Multiplos caminhos, finais diferentes
Tirando as várias formas de se ganhar um game over categórico e dramático pelo decorrer da aventura, Indigo Prophecy conta com três desfechos drasticamente diferentes tanto para os personagens quanto para a humanidade. E o mais intrigante é que talvez o melhor dentre eles é desbloqueado quando acabamos não obtendo sucesso em tudo o que temos que fazer durante a batalha final.

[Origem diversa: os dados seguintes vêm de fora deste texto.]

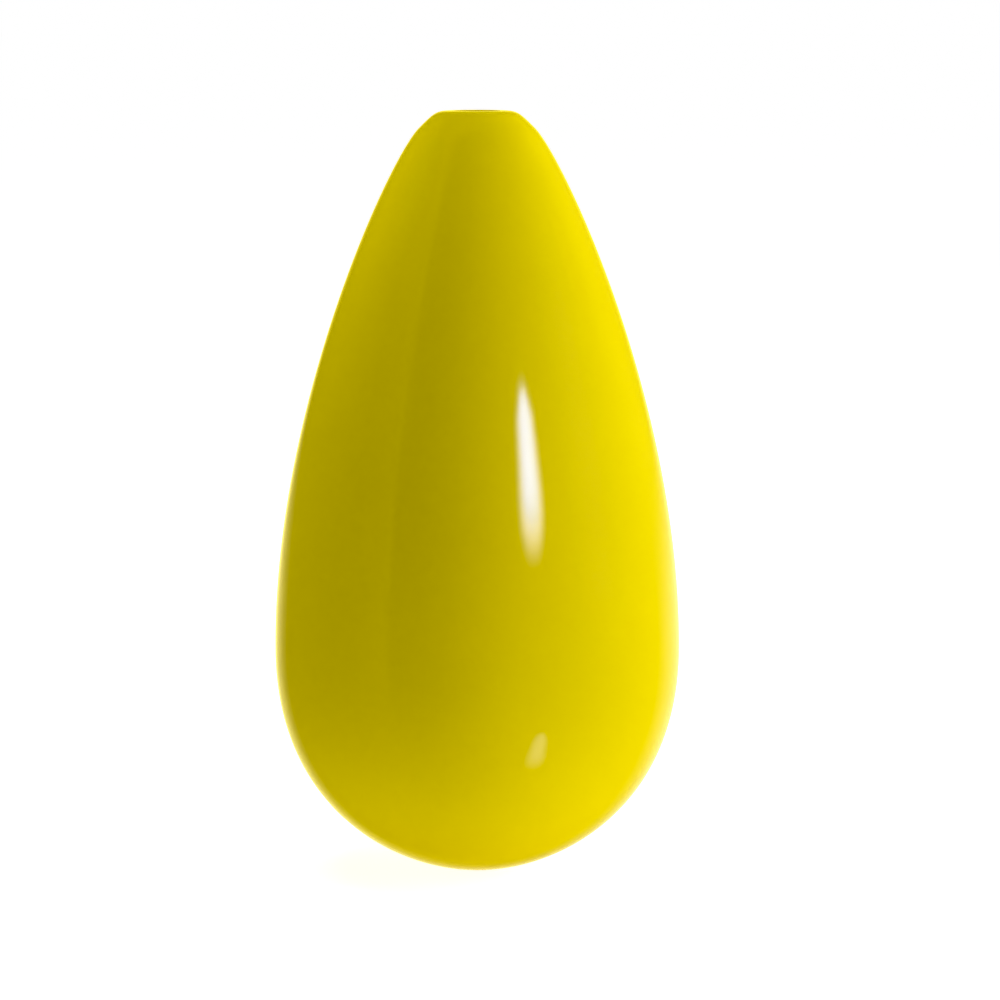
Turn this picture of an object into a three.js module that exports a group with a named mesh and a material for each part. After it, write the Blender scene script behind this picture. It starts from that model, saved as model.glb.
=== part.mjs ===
// A teardrop bud vase with a weighted base: a seamless hollow shell, a poured ballast in its bowl,
// a rubber foot plug in the base vent, and a glass water tube that lifts out of the small mouth.
// Millimetres, +Z up. The origin is the centre of the foot, on the surface that the vase stands on.

import * as THREE from 'three';

// Driving dimensions
const HEIGHT = 240;
const BELLY_RADIUS = 63.97;
const BELLY_Z = 70.7;
const LIP_CREST_RADIUS = 7.72;
const WALL = 2.5;
const FLOOR_Z = 5.0;

const MOUTH_RADIUS = 6.4;
const COLLAR_SEAT_Z = 230;
const GUIDE_RADIUS = 5.6;
const GUIDE_BOTTOM_Z = 218;
const GUIDE_OUTER_RADIUS = 9.0;

const FOOT_RECESS_RADIUS = 9.0;
const FOOT_RECESS_Z = 2.0;
const VENT_RADIUS = 6.3;

const BALLAST_GAP = 0.3;
const BALLAST_TOP_Z = 44;
const BALLAST_POCKET_RADIUS = 7.4;
const BALLAST_POCKET_Z = 9.5;

const TUBE_RADIUS = 5.0;
const TUBE_WALL = 1.0;
const TUBE_BOTTOM_Z = 88;
const TUBE_RIM_Z = 238.0;
const TUBE_RIM_RADIUS = 5.9;
const TUBE_RIM_HEIGHT = 1.5;

const COLLAR_INNER_RADIUS = 5.2;
const COLLAR_OUTER_RADIUS = 6.15;
const COLLAR_HEIGHT = 6.0;
const COLLAR_CHAMFER = 0.4;

// Fineness of the curves and of the turning round the axis
const ROUND_SEGMENTS = 48;
const SMALL_SEGMENTS = 32;
const SIDE_STEPS = 12;
const TIP_STEPS = 5;
const LIP_STEPS = 4;
const TUBE_END_STEPS = 6;

// The outline of the shell, from the edge of the foot recess up to the crest of the lip
const LOWER_SIDE = [[9.0, 0.55], [31.2, 3.9], [BELLY_RADIUS, 22.8], [BELLY_RADIUS, BELLY_Z]];
const UPPER_SIDE = [[BELLY_RADIUS, BELLY_Z], [BELLY_RADIUS, 147.4], [27.2, 225.3], [18.2, 234.5]];
const TIP = [[18.2, 234.5], [13.0, 239.7], [12.6, HEIGHT], [LIP_CREST_RADIUS, HEIGHT]];

function curve(controls) {
  return new THREE.CubicBezierCurve(...controls.map(([r, z]) => new THREE.Vector2(r, z)));
}

// Points along a curve moved inwards by a distance, square to the curve
function sample(controls, steps, inwards) {
  const line = curve(controls);
  const points = [];
  for (let i = 0; i <= steps; i += 1) {
    const t = i / steps;
    const point = line.getPoint(t);
    const tangent = line.getTangent(t);
    points.push(new THREE.Vector2(point.x - inwards * tangent.y, point.y + inwards * tangent.x));
  }
  return points;
}

// The whole outline, moved inwards by a distance
function outline(inwards) {
  return [
    ...sample(LOWER_SIDE, SIDE_STEPS, inwards),
    ...sample(UPPER_SIDE, SIDE_STEPS, inwards).slice(1),
    ...sample(TIP, TIP_STEPS, inwards).slice(1),
  ];
}

// Where a rising outline crosses a height
function radiusAt(points, z) {
  const upper = points.findIndex((point) => point.y > z);
  const low = points[upper - 1];
  const high = points[upper];
  const share = (z - low.y) / (high.y - low.y);
  return low.x + share * (high.x - low.x);
}

function arc(centreR, centreZ, radius, fromDegrees, toDegrees, steps) {
  const points = [];
  for (let i = 0; i <= steps; i += 1) {
    const angle = THREE.MathUtils.degToRad(fromDegrees + ((toDegrees - fromDegrees) * i) / steps);
    points.push(new THREE.Vector2(centreR + radius * Math.cos(angle), centreZ + radius * Math.sin(angle)));
  }
  return points;
}

function path(pairs) {
  return pairs.map(([r, z]) => new THREE.Vector2(r, z));
}

// Turns an outline, given anticlockwise with the axis on its left, round +Z
function turned(name, points, segments, material) {
  const geometry = new THREE.LatheGeometry(points, segments);
  geometry.rotateX(Math.PI / 2);
  const mesh = new THREE.Mesh(geometry, material);
  mesh.name = name;
  return mesh;
}

function bodyShell() {
  const material = new THREE.MeshStandardMaterial({ color: 0xd9c800, roughness: 0.08, metalness: 0 });
  const lipRadius = LIP_CREST_RADIUS - MOUTH_RADIUS;
  const outside = outline(0);
  const inside = outline(WALL).filter((point) => point.y > FLOOR_Z && point.x > GUIDE_OUTER_RADIUS);
  const floorRadius = radiusAt(outline(WALL), FLOOR_Z);
  const points = [
    ...outside.slice(0, -1),
    ...arc(LIP_CREST_RADIUS, HEIGHT - lipRadius, lipRadius, 90, 180, LIP_STEPS),
    ...path([
      [MOUTH_RADIUS, COLLAR_SEAT_Z],
      [GUIDE_RADIUS, COLLAR_SEAT_Z],
      [GUIDE_RADIUS, GUIDE_BOTTOM_Z],
      [GUIDE_OUTER_RADIUS, GUIDE_BOTTOM_Z],
      [GUIDE_OUTER_RADIUS, inside.at(-1).y],
    ]),
    ...inside.reverse(),
    ...path([
      [floorRadius, FLOOR_Z],
      [VENT_RADIUS, FLOOR_Z],
      [VENT_RADIUS, FOOT_RECESS_Z],
      [FOOT_RECESS_RADIUS, FOOT_RECESS_Z],
    ]),
    outside[0].clone(),
  ];
  return turned('body_shell', points, ROUND_SEGMENTS, material);
}

function ballast() {
  const material = new THREE.MeshStandardMaterial({ color: 0x8b8880, roughness: 0.95, metalness: 0 });
  const bottomZ = FLOOR_Z + BALLAST_GAP;
  const bowl = outline(WALL + BALLAST_GAP);
  const points = [
    ...path([
      [0, BALLAST_POCKET_Z],
      [BALLAST_POCKET_RADIUS, BALLAST_POCKET_Z],
      [BALLAST_POCKET_RADIUS, bottomZ],
      [radiusAt(bowl, bottomZ), bottomZ],
    ]),
    ...bowl.filter((point) => point.y > bottomZ && point.y < BALLAST_TOP_Z),
    ...path([
      [radiusAt(bowl, BALLAST_TOP_Z), BALLAST_TOP_Z],
      [0, BALLAST_TOP_Z],
    ]),
  ];
  return turned('ballast', points, ROUND_SEGMENTS, material);
}

function footPlug() {
  const material = new THREE.MeshStandardMaterial({ color: 0x2a2a28, roughness: 0.85, metalness: 0 });
  const points = path([
    [0, 0],
    [6.8, 0],
    [8.1, 0.15],
    [8.7, 0.6],
    [8.7, FOOT_RECESS_Z - 0.3],
    [VENT_RADIUS - 0.3, FOOT_RECESS_Z - 0.3],
    [VENT_RADIUS - 0.3, FLOOR_Z + 0.3],
    [VENT_RADIUS + 0.6, FLOOR_Z + 0.6],
    [VENT_RADIUS + 0.2, FLOOR_Z + 2.2],
    [VENT_RADIUS - 1.7, FLOOR_Z + 3.8],
    [0, FLOOR_Z + 3.8],
  ]);
  return turned('foot_plug', points, SMALL_SEGMENTS, material);
}

function waterTube() {
  const material = new THREE.MeshStandardMaterial({
    color: 0xe8f2ee,
    roughness: 0.02,
    metalness: 0,
    transparent: true,
    opacity: 0.4,
  });
  const boreRadius = TUBE_RADIUS - TUBE_WALL;
  const endZ = TUBE_BOTTOM_Z + TUBE_RADIUS;
  const rimZ = TUBE_RIM_Z - TUBE_RIM_HEIGHT;
  const points = [
    ...arc(0, endZ, TUBE_RADIUS, -90, 0, TUBE_END_STEPS),
    ...path([
      [TUBE_RADIUS, rimZ],
      [TUBE_RIM_RADIUS, rimZ + 0.4],
      [TUBE_RIM_RADIUS, TUBE_RIM_Z - 0.4],
      [TUBE_RIM_RADIUS - 0.5, TUBE_RIM_Z],
      [boreRadius + 0.5, TUBE_RIM_Z],
      [boreRadius, TUBE_RIM_Z - 0.5],
    ]),
    ...arc(0, endZ, boreRadius, 0, -90, TUBE_END_STEPS),
  ];
  points[0].x = 0;
  points.at(-1).x = 0;
  return turned('water_tube', points, SMALL_SEGMENTS, material);
}

function tubeCollar() {
  const material = new THREE.MeshStandardMaterial({ color: 0xdedfd8, roughness: 0.5, metalness: 0 });
  const bottomZ = COLLAR_SEAT_Z + 0.2;
  const topZ = bottomZ + COLLAR_HEIGHT;
  const points = path([
    [COLLAR_INNER_RADIUS, bottomZ],
    [COLLAR_OUTER_RADIUS - COLLAR_CHAMFER, bottomZ],
    [COLLAR_OUTER_RADIUS, bottomZ + COLLAR_CHAMFER],
    [COLLAR_OUTER_RADIUS, topZ - COLLAR_CHAMFER],
    [COLLAR_OUTER_RADIUS - COLLAR_CHAMFER, topZ],
    [COLLAR_INNER_RADIUS, topZ],
    [COLLAR_INNER_RADIUS, bottomZ],
  ]);
  return turned('tube_collar', points, SMALL_SEGMENTS, material);
}

const vase = new THREE.Group();
vase.add(bodyShell(), ballast(), footPlug());

const tube = new THREE.Group();
tube.add(waterTube(), tubeCollar());

const part = new THREE.Group();
part.add(vase, tube);

export default part;
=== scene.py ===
"""A glossy yellow teardrop bud vase with a lift-out glass water tube, on a white studio floor."""

import math

import bmesh
import bpy
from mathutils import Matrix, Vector, noise
from mathutils.geometry import interpolate_bezier

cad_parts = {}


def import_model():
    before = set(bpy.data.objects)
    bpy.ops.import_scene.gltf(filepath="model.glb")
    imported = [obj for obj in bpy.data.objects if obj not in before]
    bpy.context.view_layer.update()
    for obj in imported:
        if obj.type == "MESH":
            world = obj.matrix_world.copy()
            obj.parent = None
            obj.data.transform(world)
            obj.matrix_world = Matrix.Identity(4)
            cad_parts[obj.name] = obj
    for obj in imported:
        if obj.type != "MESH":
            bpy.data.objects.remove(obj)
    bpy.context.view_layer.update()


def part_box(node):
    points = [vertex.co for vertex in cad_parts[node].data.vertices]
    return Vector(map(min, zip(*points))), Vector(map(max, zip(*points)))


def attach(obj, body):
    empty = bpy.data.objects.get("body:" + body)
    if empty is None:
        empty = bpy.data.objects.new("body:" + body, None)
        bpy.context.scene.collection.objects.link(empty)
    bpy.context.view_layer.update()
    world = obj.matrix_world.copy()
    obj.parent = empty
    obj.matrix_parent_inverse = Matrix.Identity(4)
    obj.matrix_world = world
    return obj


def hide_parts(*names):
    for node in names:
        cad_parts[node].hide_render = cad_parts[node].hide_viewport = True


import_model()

MM = 0.001

# Places that the frame gives
shell_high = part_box("body_shell")[1]
ballast_low, ballast_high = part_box("ballast")
foot_low, foot_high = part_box("foot_plug")
tube_low, tube_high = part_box("water_tube")
collar_low, collar_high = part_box("tube_collar")

# Shell
HEIGHT = shell_high.z
BELLY_RADIUS = shell_high.x
BELLY_Z = 70.7 * MM
LIP_CREST_RADIUS = 7.72 * MM
MOUTH_RADIUS = 6.4 * MM
WALL = 2.5 * MM
FLOOR_Z = 5.0 * MM
COLLAR_SEAT_Z = 230.0 * MM
GUIDE_RADIUS = 5.6 * MM
GUIDE_BOTTOM_Z = 218.0 * MM
GUIDE_OUTER_RADIUS = 9.0 * MM
GUIDE_INNER_FILLET = 0.5 * MM
GUIDE_OUTER_FILLET = 0.6 * MM
GUIDE_ROOT_FILLET = 1.0 * MM
# How far from the guide the curve of the inside ends
GUIDE_CLEARANCE = 1.5 * MM
RECESS_RADIUS = 9.0 * MM
RECESS_Z = 2.0 * MM
VENT_RADIUS = 6.3 * MM

# The outline of the shell as curves of four (radius, height) points, from the foot up to the lip
LOWER_SIDE = [
    (9.0 * MM, 0.55 * MM),
    (31.2 * MM, 3.9 * MM),
    (BELLY_RADIUS, 22.8 * MM),
    (BELLY_RADIUS, BELLY_Z),
]
UPPER_SIDE = [
    (BELLY_RADIUS, BELLY_Z),
    (BELLY_RADIUS, 147.4 * MM),
    (27.2 * MM, 225.3 * MM),
    (18.2 * MM, 234.5 * MM),
]
TIP = [
    (18.2 * MM, 234.5 * MM),
    (13.0 * MM, 239.7 * MM),
    (12.6 * MM, HEIGHT),
    (LIP_CREST_RADIUS, HEIGHT),
]

# Ballast
BALLAST_GAP = 0.3 * MM
BALLAST_POCKET_RADIUS = 7.4 * MM
BALLAST_POCKET_Z = 9.5 * MM
# How far the mean surface, the height that gives its rim, and the side's last ring are below the top
BALLAST_SURFACE_DROP = 0.7 * MM
BALLAST_RIM_DROP = 1.0 * MM
BALLAST_SIDE_DROP = 1.2 * MM
BALLAST_RINGS = 24
# Unevenness of the surface: depth, cycles per metre, and the noise's exponent, lacunarity and octaves
UNEVEN_DEPTH = 0.65 * MM
UNEVEN_SCALE = 55
UNEVEN_FRACTAL = (0.8, 2.1, 4)

# Foot plug
PLUG_GAP = 0.3 * MM
TREAD_RADIUS = 6.8 * MM
TREAD_EDGE = (8.1 * MM, 0.15 * MM)
FLANGE_EDGE_Z = 0.6 * MM
FLANGE_FILLET = 0.25 * MM
GROOVE_MIDDLES = (2.6 * MM, 4.7 * MM)
GROOVE_DEPTH = 0.35 * MM
GROOVE_HALF_WIDTH = 0.45 * MM
GROOVE_HALF_BOTTOM = 0.25 * MM
GROOVE_FILLET = 0.12 * MM
BARB_WIDEST = (VENT_RADIUS + 0.6 * MM, FLOOR_Z + 0.6 * MM)
BARB_SHOULDER = (VENT_RADIUS + 0.2 * MM, FLOOR_Z + 2.2 * MM)
BARB_TIP_RADIUS = VENT_RADIUS - 1.7 * MM
BARB_ROOT_FILLET = 0.1 * MM
BARB_TIP_FILLET = 0.4 * MM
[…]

Como uma obra-prima atemporal, mesmo nos dias de hoje Indigo Prophecy consegue se sobressair, e muito. Se você jogou Heavy Rain, e gostou, e ainda não teve a oportunidade de jogar Indigo Prophecy, não perca tempo, jogue. Será uma das melhores experiências no mundo dos games que você terá, e não será novidade se você gostar deste jogo até mais do que de Heavy Rain. A nível de curiosidade, vale dizer que, ao que tudo indica, o novo jogo da Quantic Dream, Beyond, promete retomar muito mais da estrutura da aventura sobrenatural de Indigo Prophecy do que do próprio Heavy Rain, tomando em nota positiva os avanços técnicos e artísticos conseguidos depois do sucesso nas duas séries. É esperar para ver. Mas o fato é que até hoje a Quantic Dream nunca nos desapontou, então é quase certo que em breve iremos ter mais uma obra-prima nas mãos.